His subject is the 1913 U.S. Open in which an unknown amateur and former caddy, 20-year-old Francis Ouimet (Shia LaBeouf), went head-to-head and hole-to-hole with Harry Vardon (Stephen Dillane), still considered the greatest pro golfer Britain ever produced.
However, as the film shows us (sometimes overshows us), the champ and the kid have something in common. Both are the "wrong" kind in a sport obsessed with the "right" kind, i.e., people of privilege and a certain lineage.
As a child, Vardon and his family were ousted from their thatched-roof hovel on the Isle of Jersey to make way for a golf course. What's golf, the boy asks. Four dour men in black answer: It's a gentleman's game and "not for the likes of you." (The memory haunts him as an adult, threatening to throw off his game).

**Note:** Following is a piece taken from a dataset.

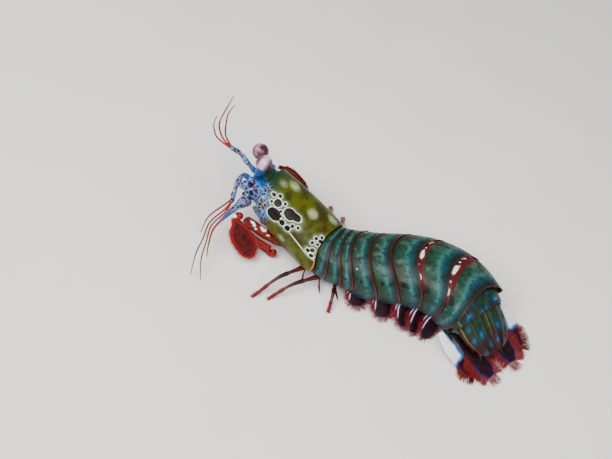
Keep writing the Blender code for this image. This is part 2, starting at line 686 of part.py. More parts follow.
def make_antenna(side):
    """An antenna's stalk and feeler, and the broad scale beside it"""
    sign = mirror(side)
    root, way = core_root(*ANTENNA_ROOT, sign)
    path = [root, root + way * 1.5] + [body_points(*point) for point in ANTENNAE[side]]
    solid = limb(path, ANTENNA_RADII, ANTENNA_RADII, (1.0, 0.0, 0.2), oval_section(6), 16, way)
    make_node("antenna_" + side, *solid, RED, frame_at(-37.5, sign * 10.2, -4.8))
    places, tilt = SCALES[side]
    path = [body_points(*point) for point in places]
    across = np.array(tilt) @ np.stack(directions(np.array(-28.0)))
    leaf = limb_rings(path, *SCALE_SIZES, across, blade_section(), 10)
    node = make_node("antennal_scale_" + side, *loft(leaf), MAROON, frame_at(-36.0, sign * 17.0, -10.5))
    fuse(node, fringe(leaf, 3, 6, 10, 1.5, 3))


def dactyl_path():
    """The dactyl's path in body coordinates: the half circle, then forward to its tip"""
    turns = np.radians(np.linspace(90.0, -90.0, 7))
    along, left, up = DACTYL_PIVOT
    bend = [(along + DACTYL_BEND * math.cos(turn), left, up + DACTYL_BEND * math.sin(turn)) for turn in turns]
    return tuple(bend) + DACTYL_END


def make_claw(side):
    """A great claw, folded under the carapace's edge: four pieces"""
    sign = mirror(side)
    _, lateral, up = directions(np.array(-22.0))
    pieces = (("merus", MERUS, up, 12, ORANGE), ("carpus", CARPUS, lateral, 5, IVORY),
              ("propodus", PROPODUS, up, 9, RED), ("dactyl", dactyl_path(), lateral, 16, RED))
    for name, path, across, count, colour in pieces:
        wide, deep = CLAW_SIZES[name]
        points = [body_points(along, sign * left, high) for along, left, high in path]
        way = None
        if name == "merus":
            root, way = core_root(*CLAW_ROOT, sign)
            points = [root, root + way] + points
        if name == "dactyl":
            way = -directions(np.array(DACTYL_PIVOT[0]))[0]
        solid = limb(points, wide, deep, across, oval_section(8), count, way)
        make_node("claw_%s_%s" % (name, side), *solid, colour,
                  frame_at(path[0][0], sign * path[0][1], path[0][2]))


def make_maxillipeds(side):
    """The three small feeding limbs, folded under the thorax one behind another"""
    sign = mirror(side)
    lateral = directions(np.array(-20.0))[1]
    for k in range(3):
        back = MAXILLIPED_SPACING * k
        path = ((-25.4 + back, 6.6, -11.8), (-26.2 + back, 6.8, -13.6), (-24.2 + back, 6.4, -15.4),
                (-21.6 + back, 5.9, -15.0))
        root, way = core_root(-20.5 + back, MAXILLIPED_TURN, sign)
        points = [root, root + way * 1.2]
        points += [body_points(along, sign * left, high) for along, left, high in path]
        solid = limb(points, *MAXILLIPED_SIZES, lateral, oval_section(6), 12, way)
        make_node("maxilliped_%d_%s" % (k + 3, side), *solid, RED,
                  frame_at(path[0][0], sign * path[0][1], path[0][2]))


def make_legs(side):
    """The three walking legs of one side, each ending in a small flat on the floor"""
    sign = mirror(side)
    start = 0.0
    for k, row in enumerate(SOMITES[:3]):
        along = start + 0.5 * row[1] + 1.0
        start += row[1]
        root, way = belly_root(along, sign * LEG_ROOT)
        forward, lateral, _ = directions(np.array(along))
        level = np.array((forward[0], forward[1], 0.0)) / math.hypot(forward[0], forward[1])
        ahead, out = FEET[side][k]
        foot = body_points(along, 0.0, 0.0) + level * ahead + sign * lateral * out
        foot[2] = 0.0
        hip = root + sign * lateral * 3.0 + way * 3.2
        knee = hip + 0.52 * (foot - hip)
        knee[2] = hip[2] + 0.6
        shin = hip + 0.86 * (foot - hip)
        shin[2] = 2.4
        rings = limb_rings((root, root + way * 1.4, hip, knee, shin, foot), LEG_RADII, LEG_RADII,
                           (0.0, 0.0, 1.0), oval_section(LEG_SIDES), 14, way)
        rings[..., 2] = np.maximum(rings[..., 2], FOOT_CLEAR)
        rings[-1, :, 2] = 0.0
        node = make_node("leg_%d_%s" % (k + 1, side), *loft(rings), RED,
                         frame_at(along, sign * LEG_ROOT, -BELLY_DEPTH))
        branch = (hip, hip + sign * lateral * 3.5 + way * 2.2 - forward * 1.6,
                  hip + sign * lateral * 7.0 + way * 2.4 - forward * 3.4)
        fuse(node, [limb(branch, *BRANCH_SIZES, forward, oval_section(4), 4)])


def make_pleopods(side):
    """The five swimmerets of one side, hanging under the abdomen and turned outward"""
    sign = mirror(side)
    start = sum(row[1] for row in SOMITES[:3])
    for k, row in enumerate(SOMITES[3:8]):
        along = start + 0.55 * row[1] + 1.5
        start += row[1]
        forward, lateral, up = directions(np.array(along))
        root, way = belly_root(along, sign * PLEOPOD_ROOT)
        neck = root + sign * lateral * 0.6 - up * 4.3 - forward * 0.4
        drop = (neck[2] - PLEOPOD_FLOOR) / up[2]
        tip = neck + sign * lateral * PLEOPOD_REACH[k] - up * drop - forward * PLEOPOD_LEAN[k]
        middle = 0.5 * (neck + tip) + sign * lateral * 0.6
        across = 0.6 * forward + 0.8 * sign * lateral
        stem = limb((root, neck), (1.5, 1.6, 1.5), (0.9, 0.9, 0.6), across, petal_section(), 3, way)
        node = make_node("pleopod_%d_%s" % (k + 1, side), *stem, MAROON,
                         frame_at(along, sign * PLEOPOD_ROOT, -BELLY_DEPTH))
        foot = neck + 0.25 * (root - neck)
        outer = limb_rings((foot, middle, tip), PETAL_WIDTHS, PETAL_DEPTHS, across, petal_section(), 6)
        inner_tip = neck + 0.86 * (tip - neck) - sign * lateral * 1.8 + forward * 2.6
        inner_middle = 0.5 * (neck + inner_tip) + forward * 0.8
        inner = limb_rings((foot, inner_middle, inner_tip), 0.8 * PETAL_WIDTHS, PETAL_DEPTHS, across,
                           petal_section(), 6)
        pieces = [loft(outer), loft(inner)] + fringe(outer, 2, 2, 5, 1.8, k)
        gill = foot + 0.3 * (inner_middle - foot)
        pieces.append(bristle(gill, gill - sign * lateral * 2.6 - up * 1.2, forward))
        fuse(node, pieces)


def telson_half(share):
    """Half-width of the telson at a share of its length"""
    return TELSON_HALF_WIDTH * (1.0 - 0.5 * share ** 2.6) * (0.97 if share == 0.0 else 1.0)


def telson_point(share, part):
    """A point on the telson's side margin, or inside it for a part of the half-width below one"""
    left = part * telson_half(share)
    sweep = TAIL_SWEEP * swept(0.0, left)
    return body_points(BODY_LENGTH + 0.5 * GAP + share * TELSON_LENGTH + sweep, left, 0.4 - 0.9 * share)


def make_telson():
    """The telson: a broad plate with keels, narrowing to its toothed end"""
    rings = []
    start = BODY_LENGTH + 0.5 * GAP
    for share in (0.0, 0.15, 0.4, 0.65, 0.85, 1.0):
        high = TELSON_TOP - TELSON_FALL * share
        keels = tuple((place, TELSON_KEEL_HEIGHT) for place in TELSON_KEELS)
        across, up = somite_section(telson_half(share), high, TELSON_RIM_DEPTH, keels)
        up = np.maximum(up, TELSON_UNDERSIDE + 0.9 * share)
        sweep = TAIL_SWEEP * swept(0.0, across)
        rings.append(body_points(start + share * TELSON_LENGTH + sweep, across, up))
    node = make_node("telson", *loft(rings), DARK_GREEN, frame_at(start))
    teeth = []
    for sign in (1.0, -1.0):
        for share, part, back, aside, radius in TELSON_TEETH:
            base = telson_point(share, sign * (part - 0.14))
            forward, lateral, _ = directions(np.array(BODY_LENGTH))
            teeth.append(spine(base, base - forward * back + sign * lateral * aside, radius))
    fuse(node, teeth)


def make_uropod(side):
    """A uropod: its base, and the outer and inner paddles"""
    sign = mirror(side)
    lateral = directions(np.array(90.0))[1]
    pieces = (("protopod", PROTOPOD, 6, DARK_GREEN), ("exopod", EXOPOD[side], 11, IVORY),
              ("endopod", ENDOPOD, 11, MAROON))
    for name, path, count, colour in pieces:
        wide, deep = UROPOD_SIZES[name]
        points = [body_points(along, sign * left, high) for along, left, high in path]
        rings = limb_rings(points, wide, deep, lateral, blade_section(), count)
        rings[..., 2] = np.maximum(rings[..., 2], 0.0)
        node = make_node("uropod_%s_%s" % (name, side), *loft(rings), colour,
                         frame_at(path[0][0], sign * path[0][1], path[0][2]))
        fuse(node, uropod_trim(name, sign, rings))


def uropod_trim(name, sign, rings):
    """The spines and bristles that belong to one piece of a uropod"""
    if name == "protopod":
        trim = []
        for base, tip in PROTOPOD_SPINES:
            base = body_points(base[0], sign * base[1], base[2])
            tip = body_points(tip[0], sign * tip[1], tip[2])
            trim.append(spine(base, tip, TRIM_SPINE_RADIUS))
        return trim
    if name == "endopod":
        return fringe(rings, 6, 6, 8, 3.2, 5)
    outline, centre = paddle_outline(rings, 0, 0)
    outer = 0 if sign > 0 else len(outline) - len(rings)
    edge = outline[outer:outer + len(rings)]
    edge = edge if sign > 0 else edge[::-1]
    edge = smooth_path(edge[1:6], 7)
    trim = []
    for point in edge:
        heart = centre[int(np.argmin(np.linalg.norm(centre - point, axis=1)))]
        out = (point - heart) / np.linalg.norm(point - heart)
        base = point - out * 0.9
        tip = point + out * 0.9 - directions(np.array(90.0))[0] * 1.6
        base[2] = max(base[2], BRISTLE_FLOOR)
        tip[2] = max(tip[2], BRISTLE_FLOOR)
        trim.append(bristle(base, tip, edge[-1] - edge[0]))
    return trim + fringe(rings, 7, 6, 7, 2.8, 6)


def main():
    """Build the whole animal"""
    clear_scene()
    make_carapace()
    make_rostrum()
    make_core()
    make_somites()
    make_telson()
    for side in ("l", "r"):
        make_eye(side)
        make_antennule(side)
        make_antenna(side)
        make_claw(side)
        make_maxillipeds(side)
        make_legs(side)
        make_pleopods(side)
        make_uropod(side)


main()
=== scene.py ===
import math

import bpy
import numpy as np
from bpy.props import FloatProperty, FloatVectorProperty, PointerProperty
from mathutils import Matrix, Vector


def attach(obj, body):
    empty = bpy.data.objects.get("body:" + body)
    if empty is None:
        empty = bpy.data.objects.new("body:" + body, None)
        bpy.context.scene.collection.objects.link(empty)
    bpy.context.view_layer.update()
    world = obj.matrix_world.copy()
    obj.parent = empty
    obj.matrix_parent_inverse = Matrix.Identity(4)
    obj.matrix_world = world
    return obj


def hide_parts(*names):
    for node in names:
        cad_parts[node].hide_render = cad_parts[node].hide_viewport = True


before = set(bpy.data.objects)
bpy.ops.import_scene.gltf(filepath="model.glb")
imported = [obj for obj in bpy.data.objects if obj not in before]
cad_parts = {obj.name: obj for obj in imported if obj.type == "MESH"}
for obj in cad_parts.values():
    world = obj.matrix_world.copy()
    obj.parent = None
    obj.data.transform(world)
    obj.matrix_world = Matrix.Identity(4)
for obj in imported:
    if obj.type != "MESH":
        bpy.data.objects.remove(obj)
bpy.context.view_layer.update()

bl_info = {
    "name": "Mantis shrimp model",
    "version": (1, 0, 0),
    "blender": (4, 5, 0),
    "location": "3D View > Sidebar > Shrimp",
    "description": "Shell, limbs, fringes and display floor of a life-size mantis shrimp",
    "category": "Add Mesh",
}

MM = 0.001
GAP = 0.3
FLOOR_CLEAR = 0.12
# A field's value where its mark is nowhere near
FAR = 9.0
# The shares at both ends of a path
ENDS = (0.0, 1.0)
# Half the size of a blade's own patch in the UV map made for baking its colours
PATCH = 0.0015
SHARP_ANGLE = math.radians(50)
# The sign of left in body coordinates for each side's name
SIDES = {"l": 1.0, "r": -1.0}

# The body's axis, in millimetres and degrees, as in the part's own source
START = np.array((18.84, -5.24, 15.1))
START_YAW = -9.0
START_PITCH = 21.5
CARAPACE_LENGTH = 36.0
CARAPACE_YAW_BEND = -9.0
CARAPACE_PITCH_BEND = 2.0
HEAD_REACH = 90.0
TAIL_REACH = 60.0

# Each somite: name, length, half-widths in front and behind, height of the back, turns in degrees
SOMITES = (
    ("thorax_6", 5.0, 13.0, 13.8, 9.4, 12.0, -6.0),
    ("thorax_7", 5.5, 13.8, 14.6, 9.8, 9.0, -9.0),
    ("thorax_8", 5.5, 14.6, 15.2, 10.2, 6.0, -8.0),
    ("abdomen_1", 10.0, 15.4, 16.1, 10.6, 0.0, -9.5),
    ("abdomen_2", 11.0, 16.1, 16.8, 11.0, 1.5, -8.0),
    ("abdomen_3", 12.0, 16.8, 17.3, 11.2, -7.0, 3.5),
    ("abdomen_4", 12.5, 17.3, 17.6, 11.2, -7.0, 18.0),
    ("abdomen_5", 13.0, 17.6, 16.9, 10.8, -18.0, 18.0),
    ("abdomen_6", 9.0, 15.2, 13.8, 8.6, -9.0, 4.5),
)
BODY_LENGTH = sum(row[1] for row in SOMITES)
MARGIN_SWEEP = 5.0
SWEEP_WIDTH = 15.0
BELLY_DEPTH = 3.8
PLEURA_DEPTH = 8.6
THORAX_PLEURA_DEPTH = 5.0
LIP = 0.9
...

Meanwhile, Francis grows up in Brookline, Mass., living with his poor immigrant parents bristling dad (Elias Koteas) and gentle mom (Marnie McPhail) in a tiny home across the street from a country club course where one occasional hazard is a herd of grazing sheep. Francis idolizes Vardon and practices putting on his bedroom's rough, uneven wood floors.
When he unexpectedly qualifies for the Open, he, too, is confronted with a gentry who know their place and expect everyone else to know theirs, too. In one amusing scene, Francis attends a fancy pre-tournament party where his caddy background helps him impersonate the upper crust. Talking with a pretty girl (a love-interest subplot that feels tacked on), he harrumphs, "Ah, yes. The Wainwrights. Good people."
Good perhaps, but not gracious. When Francis shows up with his roly-poly kiddie caddy (personable Josh Flitter), who's barely bigger than the golf bag, he's openly mocked and tittered about. But by the final playoff round, the titters have stopped.
It would be nice to see more of Vardon. Dillane is an elegant actor and his Vardon is a man with a wary dignity someone who doesn't suffer fools gladly, but puts up with them for the love of the game. And LaBeouf shows a lot more talent than his resume ("Holes," "I, Robot") would indicate. He gives Francis a Horatio Alger earnestness, with just the right cocky edge.
The period setting proves as important as the characters and plot. Paxton takes us back to a time of corsets and carriages, of top hats and handlebar mustaches, a time when men wore ties when they made a chip shot. His attention to detail, emotional as much as physical, makes "The Greatest Game" much more than a movie about a pastime Mark Twain once called, "A good walk spoiled."